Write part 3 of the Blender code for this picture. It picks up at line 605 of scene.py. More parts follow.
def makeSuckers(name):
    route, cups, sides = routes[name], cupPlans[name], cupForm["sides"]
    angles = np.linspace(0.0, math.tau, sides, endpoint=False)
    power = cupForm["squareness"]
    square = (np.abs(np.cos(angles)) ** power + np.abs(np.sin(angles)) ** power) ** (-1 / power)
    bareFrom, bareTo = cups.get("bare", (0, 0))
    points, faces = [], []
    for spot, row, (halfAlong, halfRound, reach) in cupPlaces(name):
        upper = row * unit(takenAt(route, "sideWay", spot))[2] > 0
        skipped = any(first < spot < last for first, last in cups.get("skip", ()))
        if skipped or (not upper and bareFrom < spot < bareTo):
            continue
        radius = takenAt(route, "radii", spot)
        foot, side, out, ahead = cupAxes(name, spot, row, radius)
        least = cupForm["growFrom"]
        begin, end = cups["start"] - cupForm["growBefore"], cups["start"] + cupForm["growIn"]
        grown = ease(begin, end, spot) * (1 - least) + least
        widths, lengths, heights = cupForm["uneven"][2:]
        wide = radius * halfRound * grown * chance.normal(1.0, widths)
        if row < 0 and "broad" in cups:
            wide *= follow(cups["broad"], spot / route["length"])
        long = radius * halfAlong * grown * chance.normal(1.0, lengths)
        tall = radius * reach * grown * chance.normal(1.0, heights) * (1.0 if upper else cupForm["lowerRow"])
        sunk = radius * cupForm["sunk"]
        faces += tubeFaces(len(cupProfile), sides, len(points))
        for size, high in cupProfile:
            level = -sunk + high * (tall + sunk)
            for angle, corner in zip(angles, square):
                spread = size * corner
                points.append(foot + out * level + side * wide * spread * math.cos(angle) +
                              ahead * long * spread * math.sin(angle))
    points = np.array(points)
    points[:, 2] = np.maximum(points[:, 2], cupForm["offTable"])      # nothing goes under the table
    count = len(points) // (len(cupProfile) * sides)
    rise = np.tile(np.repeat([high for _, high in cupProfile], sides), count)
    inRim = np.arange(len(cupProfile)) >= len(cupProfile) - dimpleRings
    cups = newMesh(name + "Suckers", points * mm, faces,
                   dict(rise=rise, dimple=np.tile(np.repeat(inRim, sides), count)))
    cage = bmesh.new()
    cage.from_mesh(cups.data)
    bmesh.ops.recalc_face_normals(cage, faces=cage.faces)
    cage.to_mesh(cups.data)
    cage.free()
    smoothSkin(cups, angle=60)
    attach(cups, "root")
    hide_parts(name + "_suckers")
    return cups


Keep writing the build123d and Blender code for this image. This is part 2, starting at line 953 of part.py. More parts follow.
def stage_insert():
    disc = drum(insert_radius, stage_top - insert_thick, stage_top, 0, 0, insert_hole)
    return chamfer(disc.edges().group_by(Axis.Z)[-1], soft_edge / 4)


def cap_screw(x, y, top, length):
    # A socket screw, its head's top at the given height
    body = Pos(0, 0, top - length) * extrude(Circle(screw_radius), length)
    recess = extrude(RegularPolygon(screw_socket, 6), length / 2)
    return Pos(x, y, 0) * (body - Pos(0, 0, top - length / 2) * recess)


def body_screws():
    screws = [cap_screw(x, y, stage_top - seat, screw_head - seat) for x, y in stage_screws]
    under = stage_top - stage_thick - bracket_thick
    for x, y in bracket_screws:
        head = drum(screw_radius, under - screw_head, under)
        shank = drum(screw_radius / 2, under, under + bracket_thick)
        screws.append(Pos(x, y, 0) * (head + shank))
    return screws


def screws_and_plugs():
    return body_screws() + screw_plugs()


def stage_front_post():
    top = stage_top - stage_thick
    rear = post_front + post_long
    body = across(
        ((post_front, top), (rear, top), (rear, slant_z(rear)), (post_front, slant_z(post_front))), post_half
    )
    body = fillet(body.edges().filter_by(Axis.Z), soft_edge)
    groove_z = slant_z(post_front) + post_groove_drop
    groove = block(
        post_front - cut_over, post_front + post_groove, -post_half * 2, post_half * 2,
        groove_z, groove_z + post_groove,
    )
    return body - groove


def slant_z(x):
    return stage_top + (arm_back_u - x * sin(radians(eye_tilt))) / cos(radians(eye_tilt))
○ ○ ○
--- WHAT IS REQUIRED ---
Repeat every entry word for word.

--- TASK RESPONSE ---
Write part 3 of the Blender code for this picture. It picks up at line 605 of scene.py. More parts follow.
def makeSuckers(name):
    route, cups, sides = routes[name], cupPlans[name], cupForm["sides"]
    angles = np.linspace(0.0, math.tau, sides, endpoint=False)
    power = cupForm["squareness"]
    square = (np.abs(np.cos(angles)) ** power + np.abs(np.sin(angles)) ** power) ** (-1 / power)
    bareFrom, bareTo = cups.get("bare", (0, 0))
    points, faces = [], []
    for spot, row, (halfAlong, halfRound, reach) in cupPlaces(name):
        upper = row * unit(takenAt(route, "sideWay", spot))[2] > 0
        skipped = any(first < spot < last for first, last in cups.get("skip", ()))
        if skipped or (not upper and bareFrom < spot < bareTo):
            continue
        radius = takenAt(route, "radii", spot)
        foot, side, out, ahead = cupAxes(name, spot, row, radius)
        least = cupForm["growFrom"]
        begin, end = cups["start"] - cupForm["growBefore"], cups["start"] + cupForm["growIn"]
        grown = ease(begin, end, spot) * (1 - least) + least
        widths, lengths, heights = cupForm["uneven"][2:]
        wide = radius * halfRound * grown * chance.normal(1.0, widths)
        if row < 0 and "broad" in cups:
            wide *= follow(cups["broad"], spot / route["length"])
        long = radius * halfAlong * grown * chance.normal(1.0, lengths)
        tall = radius * reach * grown * chance.normal(1.0, heights) * (1.0 if upper else cupForm["lowerRow"])
        sunk = radius * cupForm["sunk"]
        faces += tubeFaces(len(cupProfile), sides, len(points))
        for size, high in cupProfile:
            level = -sunk + high * (tall + sunk)
            for angle, corner in zip(angles, square):
                spread = size * corner
                points.append(foot + out * level + side * wide * spread * math.cos(angle) +
                              ahead * long * spread * math.sin(angle))
    points = np.array(points)
    points[:, 2] = np.maximum(points[:, 2], cupForm["offTable"])      # nothing goes under the table
    count = len(points) // (len(cupProfile) * sides)
    rise = np.tile(np.repeat([high for _, high in cupProfile], sides), count)
    inRim = np.arange(len(cupProfile)) >= len(cupProfile) - dimpleRings
    cups = newMesh(name + "Suckers", points * mm, faces,
                   dict(rise=rise, dimple=np.tile(np.repeat(inRim, sides), count)))
    cage = bmesh.new()
    cage.from_mesh(cups.data)
    bmesh.ops.recalc_face_normals(cage, faces=cage.faces)
    cage.to_mesh(cups.data)
    cage.free()
    smoothSkin(cups, angle=60)
    attach(cups, "root")
    hide_parts(name + "_suckers")
    return cups


Keep writing the build123d and Blender code for this image. This is part 2, starting at line 953 of part.py. More parts follow.
def stage_insert():
    disc = drum(insert_radius, stage_top - insert_thick, stage_top, 0, 0, insert_hole)
    return chamfer(disc.edges().group_by(Axis.Z)[-1], soft_edge / 4)


def cap_screw(x, y, top, length):
    # A socket screw, its head's top at the given height
    body = Pos(0, 0, top - length) * extrude(Circle(screw_radius), length)
    recess = extrude(RegularPolygon(screw_socket, 6), length / 2)
    return Pos(x, y, 0) * (body - Pos(0, 0, top - length / 2) * recess)


def body_screws():
    screws = [cap_screw(x, y, stage_top - seat, screw_head - seat) for x, y in stage_screws]
    under = stage_top - stage_thick - bracket_thick
    for x, y in bracket_screws:
        head = drum(screw_radius, under - screw_head, under)
        shank = drum(screw_radius / 2, under, under + bracket_thick)
        screws.append(Pos(x, y, 0) * (head + shank))
    return screws


def screws_and_plugs():
    return body_screws() + screw_plugs()


def stage_front_post():
    top = stage_top - stage_thick
    rear = post_front + post_long
    body = across(
        ((post_front, top), (rear, top), (rear, slant_z(rear)), (post_front, slant_z(post_front))), post_half
    )
    body = fillet(body.edges().filter_by(Axis.Z), soft_edge)
    groove_z = slant_z(post_front) + post_groove_drop
    groove = block(
        post_front - cut_over, post_front + post_groove, -post_half * 2, post_half * 2,
        groove_z, groove_z + post_groove,
    )
    return body - groove


def slant_z(x):
    return stage_top + (arm_back_u - x * sin(radians(eye_tilt))) / cos(radians(eye_tilt))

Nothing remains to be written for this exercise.